What my community has offered me, I want to give to others. To be able to bond with a diverse congregation, create a spiritual moment for those many years my senior or my peers, and inspire all of them through song and prayer is an incomparable sensation. I truly feel like I am participating in tikkun olam, or healing the world. Not many people have had their career planned out since age fifteen, but to me, being a cantor was the only path that combined my passions with my identity. I know that nothing else in life could give me the spiritual joy and fulfillment that I crave, while having a positive effect on others.

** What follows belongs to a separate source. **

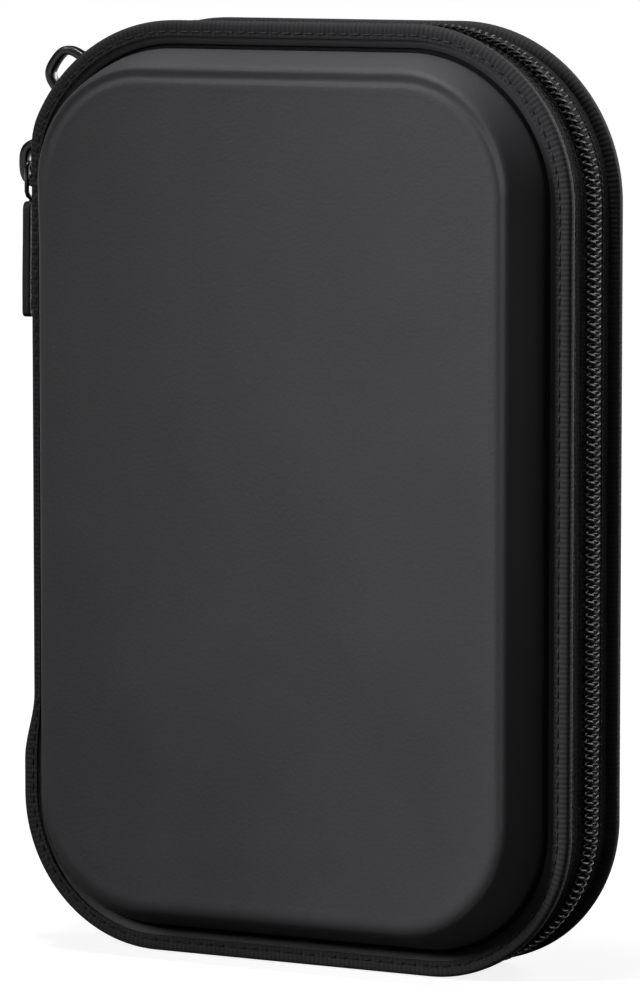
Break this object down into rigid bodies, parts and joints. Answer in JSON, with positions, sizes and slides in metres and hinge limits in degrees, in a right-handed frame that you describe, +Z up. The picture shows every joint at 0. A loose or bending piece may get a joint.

Leaving the temple parking lot, I am perfectly content. Just as on every other Friday night, I smile an inward smile and think to myself, "Yeah, this really is what I want to do with my life. Good choice."
The only choice.
Rachel Dubois attends Yale University.
writing about religion
There are many pitfalls to essays about religious faith. Since faith is in the mind (and therefore abstract), the challenge is to make faith come alive with concrete stories and anecdotes. The following essay begins as a story about singing and being on stage. Only in paragraph four does the author, Rachel Dubois, begin to explain why singing in her temple has special meaning. By the end, she is talking about tikkun olam, "healing the world," in a much more convincing way than she could have by beginning the essay with a testament to her faith. Says Rachel, "Writing about my religious/cultural background was the easiest topic I could have chosen because it was something that was inherently me."